The American Wind Energy Association (AWEA) is specifically pushing for DOE designation of a transmission corridor stretching east from the Dakotas, which it calls the Heartland Transmission Corridor. In preliminary studies by the DOE, this is identified as an area of "conditional" congestion that could slide into "critical" status as expected new generation comes online. AWEA says that across North and South Dakota, Minnesota, Iowa and Wisconsin, there is over 300 gigawatt of potential wind capacity waiting to be developed.
Jacobs sees fruitful parallels with how FERC actions played a key role in the vast expansion of natural gas projects in the last decade. He says that in the same way FERC's authority accelerated the permitting of natural gas pipelines to generators near load centres, the commission could streamline transmission lines connecting load centres to remote wind generators. FERC's permitting of pipelines over state roadblocks helped gas plants to locate where they were needed. "That's always been seen as the big competitive advantage for gas," says Jacobs.
The comment period for determining transmission corridors has been extended. The DOE recently sought to assure the public and stakeholders that should the department lean towards designating a particular corridor, it will first issue a "draft proposal" and extend the comment period for such specific proposals.
"The jury is still out on what a corridor designation would bring for an area," says Beth Soholt of Wind on the Wires, a transmission-focused wind energy advocacy group based in the Midwest. "We think a corridor designation would send a signal to the Midwest states: it would underpin the fact they have to work together."
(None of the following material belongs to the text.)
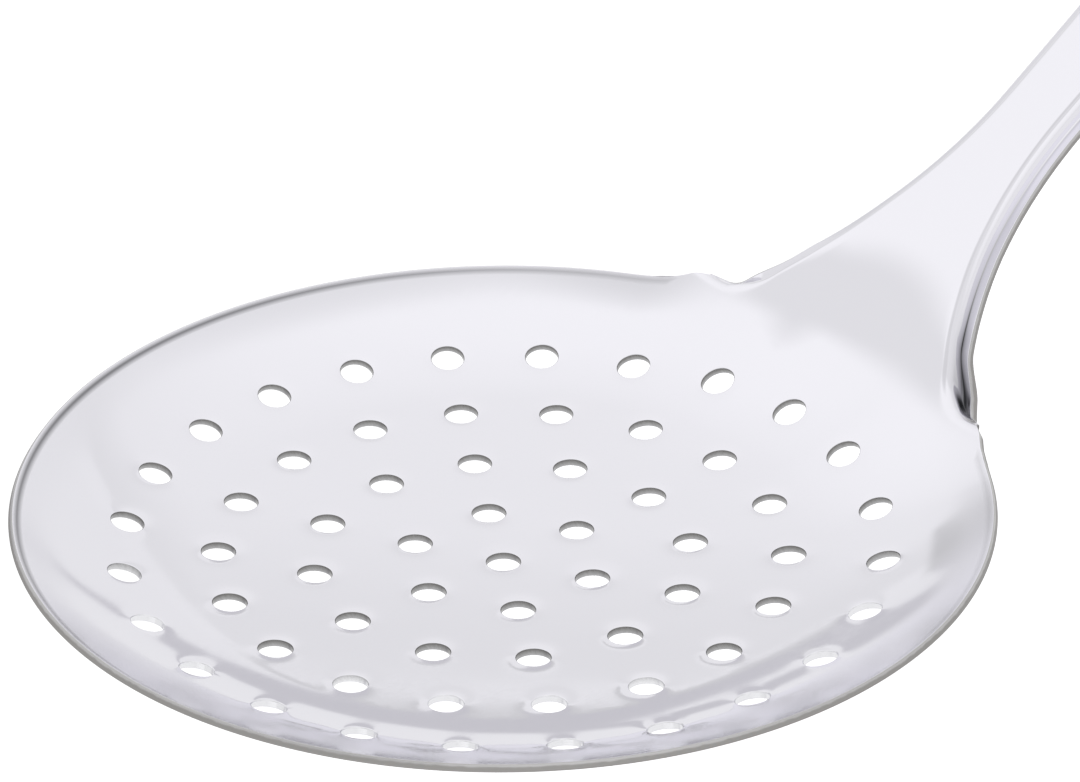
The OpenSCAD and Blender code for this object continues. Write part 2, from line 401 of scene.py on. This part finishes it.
def fill(outline, punched_holes, inner, grain):
    """Adds the sheet inside an outline, seen from above, but for its holes."""
    points = list(outline)
    edges = [(i, (i + 1) % len(outline)) for i in range(len(outline))]
    cut_out = []
    for punched in punched_holes:
        at = len(points)
        loop = list(range(at, at + HOLE_SIDES))
        cut_out.append(loop)
        edges += [(loop[i], loop[(i + 1) % HOLE_SIDES]) for i in range(HOLE_SIDES)]
        for ring_points in hole_loops(punched):
            points += ring_points
    clear = HOLE_LOOPS[-1] + 0.5 * grain
    for p in inner:
        if all((p - punched["middle"]).length > punched["r"] + clear for punched in punched_holes):
            points.append(p)
    flat, _, faces, _, _, origins = delaunay_2d_cdt(points, edges, cut_out, 0, 1e-6)
    made = [sheet.verts.new((p.x, p.y, punched_z(p.x, p.y))) for p in flat]
    for face, origin in zip(faces, origins):
        if not origin:
            sheet.faces.new([made[i] for i in face])


# The rows of a honeycomb are this share of its grain apart.
ROW_SHARE = 0.866


def honeycomb(x0, x1, half, grain, inside):
    """Evenly spread points in a rectangle, where inside() allows them."""
    points = []
    for i in range(int((x1 - x0) / (grain * ROW_SHARE)) + 1):
        x = x0 + grain * ROW_SHARE * i
        y = -half + grain / 2 * (i % 2)
        while y <= half:
            if inside(x, y):
                points.append(Vector((x, y)))
            y += grain
    return points


DISH_GRAIN = 1.1
RIM_INSETS = (0.6, 1.2)
inner_r = RIM_R - RIM_INSETS[-1] - 0.6 * DISH_GRAIN
inner_x = SEAM_X - 0.5 * DISH_GRAIN
seam_angle = math.atan2(sections[0][-1].y, SEAM_X)
rim_steps = 2 * round((math.pi - seam_angle) * RIM_R / DISH_GRAIN)
rim = []
for i in range(1, rim_steps):
    a = mix(seam_angle, 2 * math.pi - seam_angle, i / rim_steps)
    r = RIM_R + CORNER_OUT * smooth(CORNER_X0, CORNER_X1, RIM_R * math.cos(a))
    rim.append(Vector((r * math.cos(a), r * math.sin(a))))
inner = honeycomb(
    -RIM_R, SEAM_X, RIM_R, DISH_GRAIN,
    lambda x, y: math.hypot(x, y) < inner_r and x < inner_x,
)
for inset in RIM_INSETS:
    inner += [p * (1 - inset / RIM_R) for p in rim if p.x < inner_x]
fill([p.to_2d() for p in sections[0]] + rim, drain_holes, inner, DISH_GRAIN)

TIP_STEPS = 40
END_GRAIN = 1.5
END_CLEAR = 0.8
flat_length = (tip_x - flat_x1) / math.cos(handle_angle)
side_steps = round(flat_length / END_GRAIN)
one_side = [Vector((mix(flat_x1, tip_x, i / side_steps), END_HALF)) for i in range(1, side_steps)]
end_outline = [p.to_2d() for p in reversed(sections[-1])]
end_outline += [Vector((p.x, -p.y)) for p in one_side]
for i in range(TIP_STEPS + 1):
    a = math.pi * (i / TIP_STEPS - 0.5)
    out = END_HALF * math.cos(a) * math.cos(handle_angle)
    end_outline.append(Vector((tip_x + out, END_HALF * math.sin(a))))
end_outline += reversed(one_side)
inner = honeycomb(
    flat_x1 + 0.6 * END_GRAIN, HANDLE_REACH, END_HALF, END_GRAIN,
    lambda x, y: abs(y) < end_y(x) - END_CLEAR and x < HANDLE_REACH - END_CLEAR,
)
fill(end_outline, holes[-1:], inner, END_GRAIN)
bmesh.ops.remove_doubles(sheet, verts=sheet.verts, dist=1e-3)


# The skimmer
#
# The sheet gets its thickness here, half of it on each side, with the sharp edges of the
# cut taken off. It is laid down as the frame has it: on the outside of the dish's wall
# and the end of its handle.
EDGE_R = 0.16
# A vertex as near as this to a border is on it.
CLOSE = 0.01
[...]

Like Parsons, Soholt also believes the transmission problem is bearing down on the US wind industry faster than is generally realised. "A group like ours is careful to balance the short term project, but we're running out of those near terms. As transmission gets to be more of a barrier, developers will realise that without new transmission they are not going to sign a PPA. I think developers only realise this to varying degrees."